J.S. - Oui, c'est nécessaire, mais nous ne pouvons pas faire renaître tout simplement le Glass-Steagall Act: le système financier du 21e siècle est fort différent de celui qui existait dans les années 1930. Cela dit, la notion de séparation des métiers de banquier, comme le suggère Paul Volcker, un ancien président de la Réserve fédérale américaine (Fed) et conseiller de Barack Obama, est fondée. Par exemple, il ne faut pas que les institutions de dépôt fassent de la spéculation. C'est pourquoi il est important que les gouvernements fassent quelque chose en ce sens.

L.A. - Vous dites qu'une réelle réforme du système financier est impossible sans une réforme du financement des partis politiques, qui permet à Wall Street d'atténuer l'impact des lois qui encadrent ses activités. Or, aucune réforme politique n'est prévue; la bataille pour réformer la finance est-elle perdue d'avance ?

J.S. - Je suis effectivement un peu pessimiste quant à la portée qu'aura la réforme du système financier que veut accomplir Barack Obama. Malgré tout, il y a de l'espoir. La réaction politique aux excès des grandes banques américaines a été très forte. C'est pourquoi des réformes pour mieux encadrer le système financier sont encore possibles. La pression populaire, que les politiciens doivent considérer, peut contrer le lobbying de Wall Street pour tenter de tuer dans l'oeuf tout projet de réforme.

L.A. - Depuis la crise, le premier ministre du Canada, Stephen Harper, présente le système bancaire canadien comme un modèle à suivre. Êtes-vous d'accord ?
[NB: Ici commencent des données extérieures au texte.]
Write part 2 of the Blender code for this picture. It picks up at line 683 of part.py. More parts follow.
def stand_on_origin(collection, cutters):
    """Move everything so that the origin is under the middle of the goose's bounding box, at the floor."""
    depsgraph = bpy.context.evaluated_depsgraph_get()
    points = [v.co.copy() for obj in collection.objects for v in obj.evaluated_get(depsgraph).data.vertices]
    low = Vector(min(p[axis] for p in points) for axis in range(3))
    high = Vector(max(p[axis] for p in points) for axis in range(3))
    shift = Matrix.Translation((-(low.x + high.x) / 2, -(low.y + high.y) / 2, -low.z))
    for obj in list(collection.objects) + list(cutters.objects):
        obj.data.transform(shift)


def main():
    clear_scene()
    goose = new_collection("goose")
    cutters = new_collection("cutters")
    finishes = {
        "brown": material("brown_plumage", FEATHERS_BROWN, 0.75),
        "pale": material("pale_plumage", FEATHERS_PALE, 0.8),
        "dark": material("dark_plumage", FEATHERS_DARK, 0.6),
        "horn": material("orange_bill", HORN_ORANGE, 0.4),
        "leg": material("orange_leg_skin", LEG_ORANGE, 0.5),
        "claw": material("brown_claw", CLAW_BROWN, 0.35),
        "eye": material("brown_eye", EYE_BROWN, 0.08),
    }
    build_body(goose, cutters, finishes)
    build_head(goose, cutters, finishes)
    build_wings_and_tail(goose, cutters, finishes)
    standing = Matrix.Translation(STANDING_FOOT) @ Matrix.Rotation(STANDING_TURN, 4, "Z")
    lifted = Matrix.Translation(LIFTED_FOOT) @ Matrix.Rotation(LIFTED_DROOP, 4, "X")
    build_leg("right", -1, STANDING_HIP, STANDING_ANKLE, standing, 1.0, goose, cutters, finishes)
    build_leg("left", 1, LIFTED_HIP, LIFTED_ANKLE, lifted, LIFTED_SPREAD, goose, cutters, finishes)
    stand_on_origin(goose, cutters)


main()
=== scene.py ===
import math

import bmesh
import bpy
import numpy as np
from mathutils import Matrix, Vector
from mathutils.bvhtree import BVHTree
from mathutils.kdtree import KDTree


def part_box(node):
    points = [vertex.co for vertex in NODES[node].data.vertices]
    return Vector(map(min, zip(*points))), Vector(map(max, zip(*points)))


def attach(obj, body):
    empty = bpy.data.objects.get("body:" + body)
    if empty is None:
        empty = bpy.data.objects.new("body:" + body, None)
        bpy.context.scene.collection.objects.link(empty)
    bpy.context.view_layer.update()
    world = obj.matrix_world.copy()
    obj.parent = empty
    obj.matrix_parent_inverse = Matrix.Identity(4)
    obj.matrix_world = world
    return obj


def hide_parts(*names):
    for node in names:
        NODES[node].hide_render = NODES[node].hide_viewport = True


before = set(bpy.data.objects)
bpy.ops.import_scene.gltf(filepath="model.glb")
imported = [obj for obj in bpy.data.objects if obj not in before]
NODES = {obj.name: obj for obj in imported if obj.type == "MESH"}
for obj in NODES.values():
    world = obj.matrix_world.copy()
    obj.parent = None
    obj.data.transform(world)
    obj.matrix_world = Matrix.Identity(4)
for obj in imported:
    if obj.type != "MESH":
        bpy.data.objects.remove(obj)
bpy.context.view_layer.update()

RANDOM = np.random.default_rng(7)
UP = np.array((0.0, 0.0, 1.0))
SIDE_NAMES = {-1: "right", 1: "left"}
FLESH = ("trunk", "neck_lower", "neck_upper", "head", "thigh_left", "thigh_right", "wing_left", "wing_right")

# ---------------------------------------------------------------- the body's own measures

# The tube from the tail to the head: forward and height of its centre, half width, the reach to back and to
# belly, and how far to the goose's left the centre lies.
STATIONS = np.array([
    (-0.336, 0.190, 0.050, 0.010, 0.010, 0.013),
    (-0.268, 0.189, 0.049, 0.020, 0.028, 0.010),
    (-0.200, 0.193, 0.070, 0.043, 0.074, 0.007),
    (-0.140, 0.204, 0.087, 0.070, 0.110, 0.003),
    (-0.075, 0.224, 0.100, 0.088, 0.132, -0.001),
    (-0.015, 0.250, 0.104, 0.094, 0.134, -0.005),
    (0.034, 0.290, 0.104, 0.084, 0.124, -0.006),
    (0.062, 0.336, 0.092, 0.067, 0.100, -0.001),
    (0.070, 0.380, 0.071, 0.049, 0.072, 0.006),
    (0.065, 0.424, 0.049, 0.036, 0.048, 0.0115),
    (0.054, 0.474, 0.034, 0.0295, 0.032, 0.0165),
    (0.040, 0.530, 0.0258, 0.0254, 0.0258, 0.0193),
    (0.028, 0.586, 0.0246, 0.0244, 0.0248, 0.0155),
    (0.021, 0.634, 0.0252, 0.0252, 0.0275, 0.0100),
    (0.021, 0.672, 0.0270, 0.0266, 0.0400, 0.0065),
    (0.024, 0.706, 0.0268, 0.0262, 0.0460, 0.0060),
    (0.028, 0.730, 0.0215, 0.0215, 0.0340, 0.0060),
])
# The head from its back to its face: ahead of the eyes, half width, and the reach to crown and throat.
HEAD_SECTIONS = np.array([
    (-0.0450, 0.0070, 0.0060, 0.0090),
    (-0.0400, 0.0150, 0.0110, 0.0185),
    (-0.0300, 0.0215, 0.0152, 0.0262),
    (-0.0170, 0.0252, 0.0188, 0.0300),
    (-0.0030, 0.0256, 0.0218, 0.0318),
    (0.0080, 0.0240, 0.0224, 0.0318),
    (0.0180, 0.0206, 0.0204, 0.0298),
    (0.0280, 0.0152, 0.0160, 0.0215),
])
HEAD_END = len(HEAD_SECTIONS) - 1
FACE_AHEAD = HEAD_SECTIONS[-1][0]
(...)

J.S. - C'est clair que le système bancaire canadien a permis de mieux gérer la crise financière que le système américain, car il est encadré par une meilleure réglementation. Mais il y a une nuance à faire. Le Canada n'occupe pas la même position que les États-Unis : il n'est pas au coeur du système financier mondial. Aussi, les défis du système américain sont plus difficiles à surmonter. Cela dit, le Canada et d'autres pays, comme l'Australie et l'Espagne, montrent qu'on peut avoir une bonne réglementation tout en ayant un système bancaire dynamique et efficace. C'est la grande leçon à tirer, une leçon qui se veut une réponse à ceux qui affirment que la réglementation étouffe l'innovation. Une bonne réglementation aide plutôt à innover et à stimuler la croissance économique !

LE VOLTAIRE DE L'ÉCONOMIE

Franc-tireur, frondeur, vulgarisateur, Joseph E. Stiglitz est devenu un des économistes les plus célèbres.
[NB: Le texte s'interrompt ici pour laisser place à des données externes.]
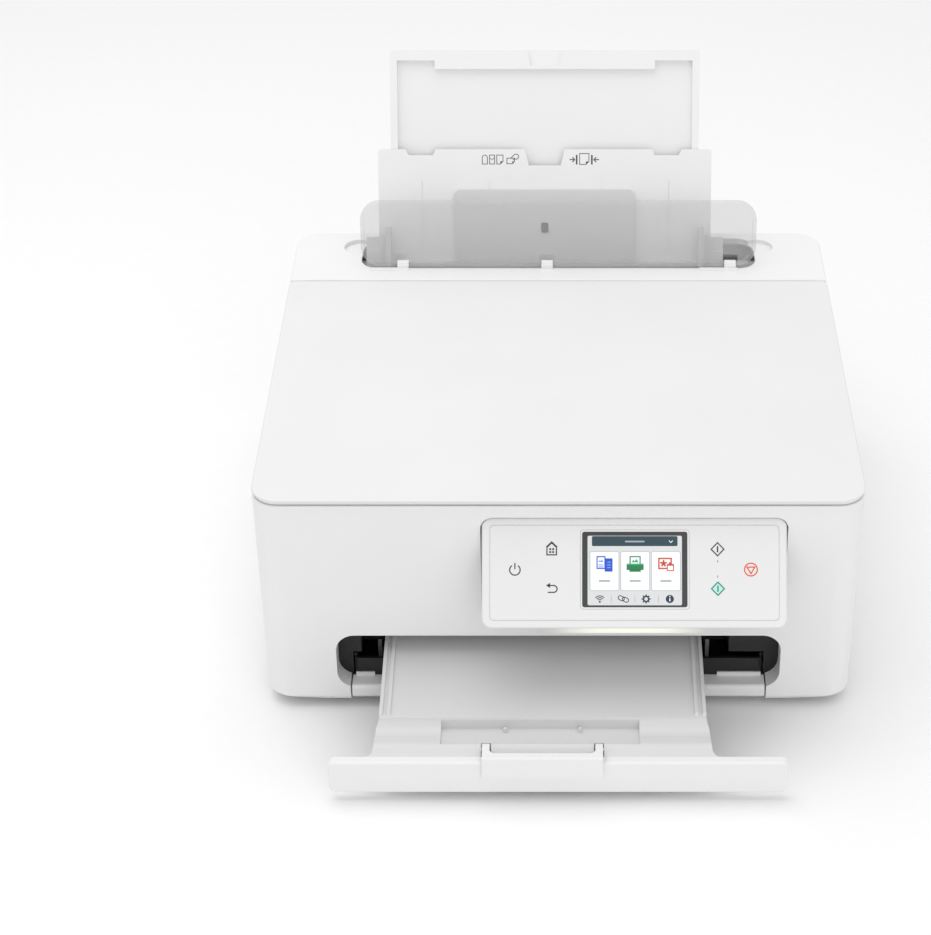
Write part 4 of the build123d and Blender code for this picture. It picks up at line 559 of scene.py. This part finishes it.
on_screen("scan_picture_sheet", block(-3.2, 1.6, 3.6, 8.8, 0.2), "green", 1)
on_screen("scan_picture_face", block(-2.5, 1.6, 2.9, 8.1), "white", 2)
on_screen("scan_picture_hills", [[(x * 1.1 - 2.0, y * 1.1 + 5.0) for x, y in hills]], "leaf", 3)
on_screen("scan_picture_body", block(-5.0, 0.3, 5.4, 4.2, 0.4) + block(-3.3, -0.8, 3.7, 0.6, 0.3), "green", 3)
on_screen("scan_picture_edge", block(-5.0, 3.3, 5.4, 4.2, 0.4), "leaf", 4)
on_screen("print_picture_frame", block(14.3, 0.8, 22.7, 7.8, 0.2), "red", 1)
on_screen("print_picture_face", block(15.2, 1.7, 21.8, 6.9), "white", 2)
petals = [s for turn in range(5) for s in ribbon([(17.6, 4.3), (17.6 + 2.1 * cos(radians(72 * turn + 18)),
                                                             4.3 + 2.1 * sin(radians(72 * turn + 18)))], 1.1)]
on_screen("print_picture_flower", petals, "red", 3)
camera_picture = block(19.6, -0.4, 24.0, 4.0, 0.4) + block(20.8, 3.8, 22.6, 5.0, 0.3)
on_screen("print_picture_camera", camera_picture, "red", 4)
on_screen("print_picture_window", block(20.2, 0.2, 23.4, 2.9, 0.2), "white", 5)
ROW = -17.4
waves = [s for radius in (1.3, 2.4, 3.5) for s in ribbon(arc(-21.4, ROW - 1.6, radius, 40, 140, 10), 0.55)]
waves += disc(-21.4, ROW - 1.7, 0.62, 12)
links = []
for side_x, side_y in ((-8.3, 0.45), (-5.7, -0.45)):
    loop = arc(0.7, 0, 1.25, -90, 90, 10) + arc(-0.7, 0, 1.25, 90, 270, 10)
    lean = radians(-28)
    links += ribbon([(side_x + x * cos(lean) - y * sin(lean), ROW + side_y + x * sin(lean) + y * cos(lean))
                     for x, y in loop], 0.55, True)
gear = ribbon(arc(6.9, ROW, 1.6, 0, 360, 20)[:-1], 1.0, True)
for tooth in range(8):
    a = 2 * pi * tooth / 8
    gear += ribbon([(6.9 + 1.9 * cos(a), ROW + 1.9 * sin(a)), (6.9 + 2.8 * cos(a), ROW + 2.8 * sin(a))], 0.8)
on_screen("page_signs", waves + links + gear + disc(21.4, ROW, 2.5), "navy", 0)
info_mark = block(21.05, ROW - 1.4, 21.75, ROW + 0.4) + disc(21.4, ROW + 1.4, 0.42, 12)
on_screen("page_info_mark", info_mark, "white", 1)
separators = [s for x in (-14.4, 0.0, 14.4) for s in block(x - 0.15, ROW - 2.2, x + 0.15, ROW + 2.2)]
on_screen("page_separators", separators, "line", 0)
screen_pieces = [o.name for o in bpy.data.objects if o.name.startswith(("page", "copy", "scan_p", "print_p"))]
print("screen pieces", len(screen_pieces))

# %% [markdown]
# ## Signs on the paper support
# Two groups of small outlines near the top of the lower stage say which sheets go in, and that the
# guides are to be slid against them.

# %% Support signs
support = Plane((-9.7, 318.0, 162.0), 22.0)
SIGN_TOP = 66.0
SIGN_LINE = 0.5


def sheet_sign(x, y, width, height, fold):
    """A sheet's outline with its lower right corner folded over."""
    start, end = (x + width - fold, y), (x + width, y + fold)
    outline = [(x, y), start, end, (x + width, y + height), (x, y + height)]
    return ribbon(outline, SIGN_LINE, True) + [[start, end, (start[0], end[1])]]


tall_slip = arc(-42.6, SIGN_TOP + 0.9, 1.8, 0, 180, 8) + [(-44.4, SIGN_TOP - 3.6), (-40.8, SIGN_TOP - 3.6)]
left_signs = ribbon(tall_slip, SIGN_LINE, True)
left_signs += ribbon([(-39.2, SIGN_TOP - 3.6), (-35.7, SIGN_TOP - 3.6), (-35.7, SIGN_TOP + 2.7),
                      (-39.2, SIGN_TOP + 2.7)], SIGN_LINE, True)
envelope_fold = [(-39.2, SIGN_TOP + 0.9), (-37.4, SIGN_TOP - 0.6), (-35.7, SIGN_TOP + 0.9)]
left_signs += ribbon(envelope_fold, SIGN_LINE * 0.7)
left_signs += sheet_sign(-34.1, SIGN_TOP - 3.6, 4.4, 6.3, 1.9)
left_signs += sheet_sign(-26.9, SIGN_TOP - 3.4, 5.4, 3.9, 1.6)
curl = [(-24.2, SIGN_TOP + 0.5), (-21.9, SIGN_TOP + 2.7)]
curl += arc(-20.4, SIGN_TOP + 1.6, 1.8, 140, -120, 14) + [(-22.8, SIGN_TOP - 0.8)]
left_signs += ribbon(curl, SIGN_LINE)
right_signs = sheet_sign(24.8, SIGN_TOP - 3.9, 6.6, 7.7, 2.1)
for side_x, way in ((22.7, 1), (33.5, -1)):
    right_signs += ribbon([(side_x, SIGN_TOP - 3.9), (side_x, SIGN_TOP + 2.8)], 1.1)
    tip = side_x - way * 1.0
    right_signs += ribbon([(tip - way * 4.0, SIGN_TOP - 0.5), (tip - way * 1.2, SIGN_TOP - 0.5)], 0.7)
    right_signs += ribbon([(tip - way * 2.0, SIGN_TOP + 1.2), (tip - way * 0.4, SIGN_TOP - 0.5),
                           (tip - way * 2.0, SIGN_TOP - 2.2)], 0.7)
for name, shapes in (("sheet_signs", left_signs), ("guide_signs", right_signs)):
    sign(name, shapes, support, 0.0, "grey", "lower_support")
print("support signs at", SIGN_TOP)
Professeur d'économie à l'Université Columbia, il a publié plusieurs livres d'économie. Certains sont devenus des classiques comme la Grande Désillusion (2002), un brûlot où Stiglitz pourfend les politiques du Fonds monétaire international (FMI) qui aggravent souvent, selon lui, les problèmes des pays en voie de développement.
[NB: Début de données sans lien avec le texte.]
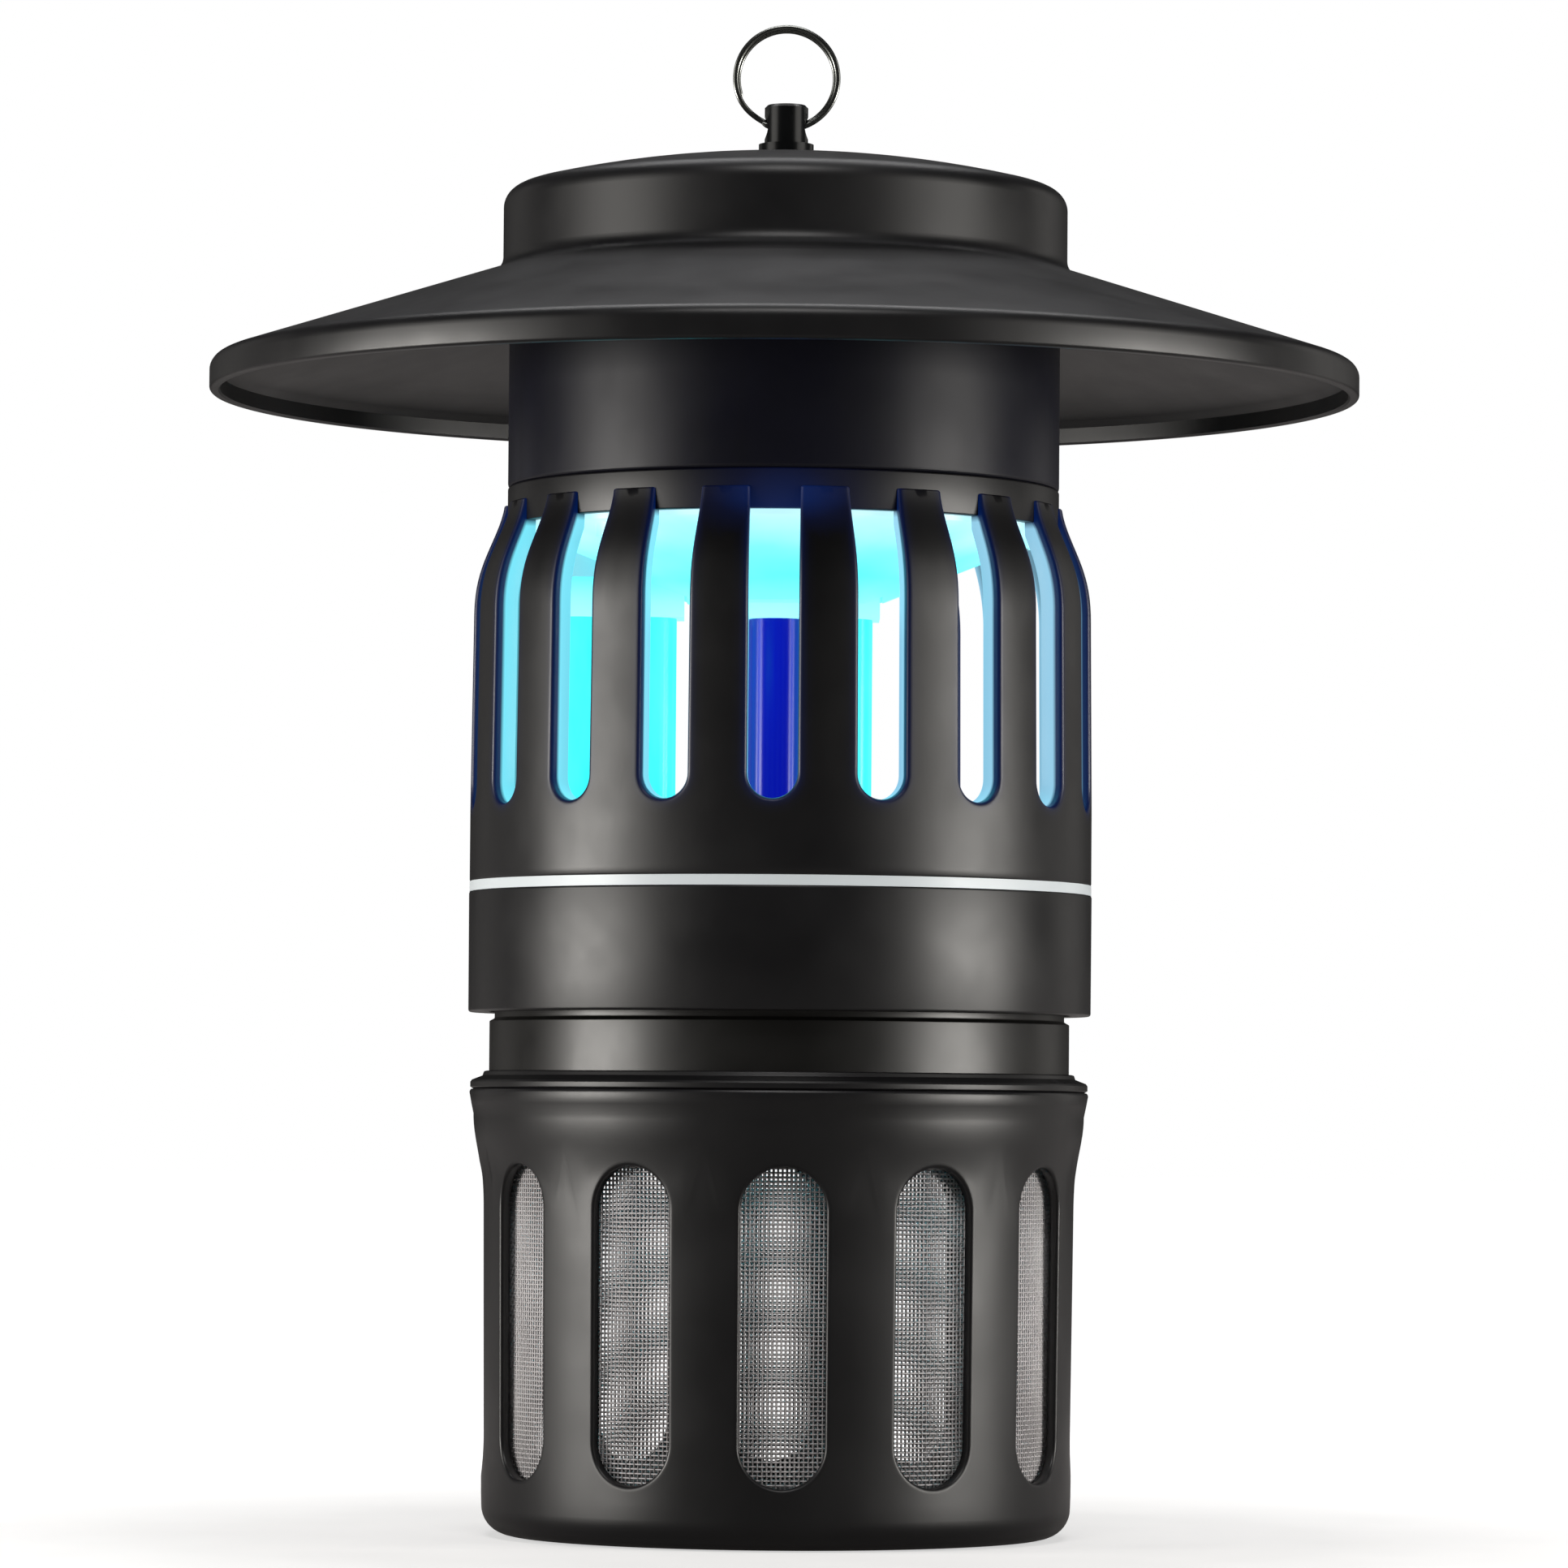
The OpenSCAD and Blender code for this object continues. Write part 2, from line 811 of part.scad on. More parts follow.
roof_hat();
ring_post();
post_washer();
post_nut();
hang_ring();
neck_housing();
cord_gland();
ballast_board();
board_screws();
ballast_choke();
capacitor();
terminal_block();
lamp_plate();
plate_screws();
lamp_sockets();
lamp_bases();
lamp_tubes();
cage_collar();
cage_ribs();
cage_band();
cage_screws();
attractant_funnel();
fan_skirt();
fan_duct();
motor_bracket();
bracket_screws();
motor_can();
motor_end_cap();
motor_stator();
motor_bushes();
motor_lead();
motor_shaft();
motor_rotor();
fan_impeller();
impeller_clip();
basket_seal();
basket_cup();
mesh_liner();
mesh_hoops();
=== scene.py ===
"""Looks of the hanging fan trap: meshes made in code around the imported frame.

Lengths in the shape functions are millimetres and become metres in add_mesh().
Every material is procedural.
"""
import math

import bmesh
import bpy
from mathutils import Matrix, Vector


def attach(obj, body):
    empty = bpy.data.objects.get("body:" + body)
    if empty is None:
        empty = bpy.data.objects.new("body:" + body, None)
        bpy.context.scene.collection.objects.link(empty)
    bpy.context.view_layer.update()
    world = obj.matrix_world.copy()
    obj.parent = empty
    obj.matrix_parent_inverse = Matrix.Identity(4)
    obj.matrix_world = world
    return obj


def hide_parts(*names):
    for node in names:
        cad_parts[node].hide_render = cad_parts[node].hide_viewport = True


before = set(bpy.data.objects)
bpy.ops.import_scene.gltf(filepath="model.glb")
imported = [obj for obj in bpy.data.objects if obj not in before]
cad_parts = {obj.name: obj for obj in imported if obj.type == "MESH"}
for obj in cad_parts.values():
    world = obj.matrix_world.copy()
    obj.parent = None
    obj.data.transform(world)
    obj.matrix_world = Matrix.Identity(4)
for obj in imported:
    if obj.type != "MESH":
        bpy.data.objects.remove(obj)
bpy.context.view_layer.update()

MM = 0.001
TAU = 2 * math.pi

# ---- Sizes, repeated from the CAD, in millimetres ----
HAT_R = 125
BRIM_A = math.radians(18)
DOME_R = 240
NECK_R = 60
WALL = 2.4
BODY_R = 67.5
CAGE_Z = 140.9
NECK_Z = 226.5
BRIM_Z = 271.9
ROOF_TOP = 299.3
DECK_Z = 288
LIP_Z = 246.8
DRUM_R = 61.5
SLOT_Z = 156.8
SHOULDER_Z = 197
RIB_Z = 164.1
RIB_TOP = 222.7
RIB_DEPTH = 5.4
COLLAR_Z = 218
CAGE_WALL = 2.6
SKIRT_Z = 112.6
FLANGE_Z = 138.7
DUCT_R = 62.9
BASKET_H = 96
BASKET_WALL = 2.2
BASE_R = 63.7
BASE_TOP_R = 64.4
BASE_ROUND = 6.2
FLARE_Z = 76
FLARE_H = 14.7
RIM_R = 67.1
RIM_IN = 65.2
EYE_Z = 306
RING_R = 10.9
LAMP_X = (-36.5, 6.1)
LEG = 7.5
TUBE_R = 6
LAMP_END = 147
LAMP_TOP = 200

# ---- Camera, in metres and degrees ----
CAMERA_LENS = 167.7
CAMERA_PLACE = (0.0006, -1.587, 0.0915)
CAMERA_TILT = 92.57
CAMERA_ROLL = 0.45

def make_camera():
    data = bpy.data.cameras.new("camera")
    data.lens = CAMERA_LENS
    data.sensor_width = 36
    camera = bpy.data.objects.new("camera", data)
    bpy.context.scene.collection.objects.link(camera)
    tilt = Matrix.Rotation(math.radians(CAMERA_TILT), 4, "X")
    roll = Matrix.Rotation(math.radians(CAMERA_ROLL), 4, "Z")
    camera.matrix_world = Matrix.Translation(CAMERA_PLACE) @ tilt @ roll
    bpy.context.scene.camera = camera
    return camera


make_camera()


# ---- Mesh helpers ----
def ease(t):
    return (1 - math.cos(math.pi * t)) / 2


def polar(radius, angle, z):
    return (radius * math.cos(angle), radius * math.sin(angle), z)


def arc(cx, cz, radius, start, end, steps):
    """Points of a profile on an arc, from start to end in degrees."""
    angles = [math.radians(start + (end - start) * i / steps) for i in range(steps + 1)]
    return [(cx + radius * math.cos(a), cz + radius * math.sin(a)) for a in angles]


def rounded(corners, steps=4):
    """A closed profile whose corners (r, z, fillet) are rounded."""
    points = []
    count = len(corners)
    for i, (r, z, fillet) in enumerate(corners):
        here = Vector((r, z))
        if fillet == 0:
            points.append((r, z))
            continue
        before = (Vector(corners[i - 1][:2]) - here).normalized()
        after = (Vector(corners[(i + 1) % count][:2]) - here).normalized()
        half = before.angle(after) / 2
        reach = fillet / math.tan(half)
        start = here + before * reach
        end = here + after * reach
        centre = here + (before + after).normalized() * (fillet / math.sin(half))
        a = math.atan2(start.y - centre.y, start.x - centre.x)
        b = math.atan2(end.y - centre.y, end.x - centre.x)
        turn = (b - a + math.pi) % TAU - math.pi
        for k in range(steps + 1):
            t = a + turn * k / steps
            points.append((centre.x + fillet * math.cos(t), centre.y + fillet * math.sin(t)))
    return points


def add_mesh(name, points, faces, material, body, sharp=32, values=None):
    """A piece from points in millimetres, welded, with outward normals and smooth shading."""
    mesh = bpy.data.meshes.new(name)
    mesh.from_pydata([(x * MM, y * MM, z * MM) for x, y, z in points], [], faces)
    for label, numbers in (values or {}).items():
        mesh.attributes.new(label, "FLOAT", "POINT").data.foreach_set("value", numbers)
    work = bmesh.new()
    work.from_mesh(mesh)
    bmesh.ops.remove_doubles(work, verts=work.verts, dist=1e-6)
    flat = [f for f in work.faces if f.calc_area() < 1e-14]
    bmesh.ops.delete(work, geom=flat, context="FACES_ONLY")
    bmesh.ops.recalc_face_normals(work, faces=work.faces)
    work.to_mesh(mesh)
    work.free()
    mesh.shade_smooth()
    mesh.set_sharp_from_angle(angle=math.radians(sharp))
    piece = bpy.data.objects.new(name, mesh)
    bpy.context.scene.collection.objects.link(piece)
    mesh.materials.append(material)
    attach(piece, body)
    return piece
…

Économiste de centre-gauche et démocrate dans l'âme, il a remporté le prix Nobel d'économie en 2001, ce qui l'a fait connaître rapidement et lui a permis d'accroître le nombre de ses partisans... et de ses détracteurs, surtout à droite.

Ce qui fait la force de M. Stiglitz, c'est son parcours théorique et ses réalisations. De 1995 à 1997, il a présidé le Council of Economic Advisors (une institution qui conseille le président américain) sous l'administration de Bill Clinton. Il a également été vice-président et économiste en chef de la Banque Mondiale de 1997 à 2000, et ce, en pleine crise asiatique.